** Instruction **
Copy down all of the data underneath, exactly as shown.

= = = = = = =

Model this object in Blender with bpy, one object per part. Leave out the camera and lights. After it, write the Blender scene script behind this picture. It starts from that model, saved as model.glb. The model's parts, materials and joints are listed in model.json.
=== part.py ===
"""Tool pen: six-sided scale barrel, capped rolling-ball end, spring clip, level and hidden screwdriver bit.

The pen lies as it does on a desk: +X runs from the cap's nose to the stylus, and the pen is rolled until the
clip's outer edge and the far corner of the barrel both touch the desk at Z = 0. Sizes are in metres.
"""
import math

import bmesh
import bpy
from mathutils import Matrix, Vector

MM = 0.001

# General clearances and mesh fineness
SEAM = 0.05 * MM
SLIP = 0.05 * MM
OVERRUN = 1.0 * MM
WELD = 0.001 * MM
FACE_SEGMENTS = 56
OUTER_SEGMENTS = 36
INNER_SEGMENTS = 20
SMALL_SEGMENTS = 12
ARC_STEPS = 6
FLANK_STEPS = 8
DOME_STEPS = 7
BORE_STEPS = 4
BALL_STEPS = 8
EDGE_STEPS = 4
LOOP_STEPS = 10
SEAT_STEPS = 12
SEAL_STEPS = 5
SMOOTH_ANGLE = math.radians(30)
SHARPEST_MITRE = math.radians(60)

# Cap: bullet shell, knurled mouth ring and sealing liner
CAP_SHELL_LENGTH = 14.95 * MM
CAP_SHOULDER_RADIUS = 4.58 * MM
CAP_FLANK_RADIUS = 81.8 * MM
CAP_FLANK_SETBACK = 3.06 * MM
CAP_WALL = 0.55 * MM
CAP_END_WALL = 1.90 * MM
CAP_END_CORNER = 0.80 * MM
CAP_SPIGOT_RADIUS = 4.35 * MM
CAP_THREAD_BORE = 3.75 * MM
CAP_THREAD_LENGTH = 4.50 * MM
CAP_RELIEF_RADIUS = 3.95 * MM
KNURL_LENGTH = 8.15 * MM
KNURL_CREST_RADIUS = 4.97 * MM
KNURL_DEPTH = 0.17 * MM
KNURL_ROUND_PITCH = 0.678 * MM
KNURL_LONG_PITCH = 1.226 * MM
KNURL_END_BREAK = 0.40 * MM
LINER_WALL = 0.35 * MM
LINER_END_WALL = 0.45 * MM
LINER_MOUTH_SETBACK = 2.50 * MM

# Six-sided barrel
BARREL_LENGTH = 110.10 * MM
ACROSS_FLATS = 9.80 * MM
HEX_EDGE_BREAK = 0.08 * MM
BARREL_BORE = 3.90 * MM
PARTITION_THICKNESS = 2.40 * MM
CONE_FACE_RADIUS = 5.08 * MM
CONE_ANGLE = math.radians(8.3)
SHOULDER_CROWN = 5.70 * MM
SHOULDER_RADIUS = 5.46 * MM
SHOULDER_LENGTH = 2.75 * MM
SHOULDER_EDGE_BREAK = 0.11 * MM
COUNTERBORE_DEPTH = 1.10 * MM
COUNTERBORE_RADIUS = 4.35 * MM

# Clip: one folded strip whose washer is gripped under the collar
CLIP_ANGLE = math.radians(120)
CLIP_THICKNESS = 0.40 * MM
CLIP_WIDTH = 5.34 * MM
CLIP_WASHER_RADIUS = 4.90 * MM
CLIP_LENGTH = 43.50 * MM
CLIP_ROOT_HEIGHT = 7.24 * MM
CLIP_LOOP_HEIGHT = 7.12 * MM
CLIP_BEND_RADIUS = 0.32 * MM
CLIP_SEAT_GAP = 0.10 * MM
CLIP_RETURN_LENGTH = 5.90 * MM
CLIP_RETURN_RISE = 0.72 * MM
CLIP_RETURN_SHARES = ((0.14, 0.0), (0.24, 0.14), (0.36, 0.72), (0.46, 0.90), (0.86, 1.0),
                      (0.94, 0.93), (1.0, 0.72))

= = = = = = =

** The completed task **
Model this object in Blender with bpy, one object per part. Leave out the camera and lights. After it, write the Blender scene script behind this picture. It starts from that model, saved as model.glb. The model's parts, materials and joints are listed in model.json.
=== part.py ===
"""Tool pen: six-sided scale barrel, capped rolling-ball end, spring clip, level and hidden screwdriver bit.

The pen lies as it does on a desk: +X runs from the cap's nose to the stylus, and the pen is rolled until the
clip's outer edge and the far corner of the barrel both touch the desk at Z = 0. Sizes are in metres.
"""
import math

import bmesh
import bpy
from mathutils import Matrix, Vector

MM = 0.001

# General clearances and mesh fineness
SEAM = 0.05 * MM
SLIP = 0.05 * MM
OVERRUN = 1.0 * MM
WELD = 0.001 * MM
FACE_SEGMENTS = 56
OUTER_SEGMENTS = 36
INNER_SEGMENTS = 20
SMALL_SEGMENTS = 12
ARC_STEPS = 6
FLANK_STEPS = 8
DOME_STEPS = 7
BORE_STEPS = 4
BALL_STEPS = 8
EDGE_STEPS = 4
LOOP_STEPS = 10
SEAT_STEPS = 12
SEAL_STEPS = 5
SMOOTH_ANGLE = math.radians(30)
SHARPEST_MITRE = math.radians(60)

# Cap: bullet shell, knurled mouth ring and sealing liner
CAP_SHELL_LENGTH = 14.95 * MM
CAP_SHOULDER_RADIUS = 4.58 * MM
CAP_FLANK_RADIUS = 81.8 * MM
CAP_FLANK_SETBACK = 3.06 * MM
CAP_WALL = 0.55 * MM
CAP_END_WALL = 1.90 * MM
CAP_END_CORNER = 0.80 * MM
CAP_SPIGOT_RADIUS = 4.35 * MM
CAP_THREAD_BORE = 3.75 * MM
CAP_THREAD_LENGTH = 4.50 * MM
CAP_RELIEF_RADIUS = 3.95 * MM
KNURL_LENGTH = 8.15 * MM
KNURL_CREST_RADIUS = 4.97 * MM
KNURL_DEPTH = 0.17 * MM
KNURL_ROUND_PITCH = 0.678 * MM
KNURL_LONG_PITCH = 1.226 * MM
KNURL_END_BREAK = 0.40 * MM
LINER_WALL = 0.35 * MM
LINER_END_WALL = 0.45 * MM
LINER_MOUTH_SETBACK = 2.50 * MM

# Six-sided barrel
BARREL_LENGTH = 110.10 * MM
ACROSS_FLATS = 9.80 * MM
HEX_EDGE_BREAK = 0.08 * MM
BARREL_BORE = 3.90 * MM
PARTITION_THICKNESS = 2.40 * MM
CONE_FACE_RADIUS = 5.08 * MM
CONE_ANGLE = math.radians(8.3)
SHOULDER_CROWN = 5.70 * MM
SHOULDER_RADIUS = 5.46 * MM
SHOULDER_LENGTH = 2.75 * MM
SHOULDER_EDGE_BREAK = 0.11 * MM
COUNTERBORE_DEPTH = 1.10 * MM
COUNTERBORE_RADIUS = 4.35 * MM

# Clip: one folded strip whose washer is gripped under the collar
CLIP_ANGLE = math.radians(120)
CLIP_THICKNESS = 0.40 * MM
CLIP_WIDTH = 5.34 * MM
CLIP_WASHER_RADIUS = 4.90 * MM
CLIP_LENGTH = 43.50 * MM
CLIP_ROOT_HEIGHT = 7.24 * MM
CLIP_LOOP_HEIGHT = 7.12 * MM
CLIP_BEND_RADIUS = 0.32 * MM
CLIP_SEAT_GAP = 0.10 * MM
CLIP_RETURN_LENGTH = 5.90 * MM
CLIP_RETURN_RISE = 0.72 * MM
CLIP_RETURN_SHARES = ((0.14, 0.0), (0.24, 0.14), (0.36, 0.72), (0.46, 0.90), (0.86, 1.0),
                      (0.94, 0.93), (1.0, 0.72))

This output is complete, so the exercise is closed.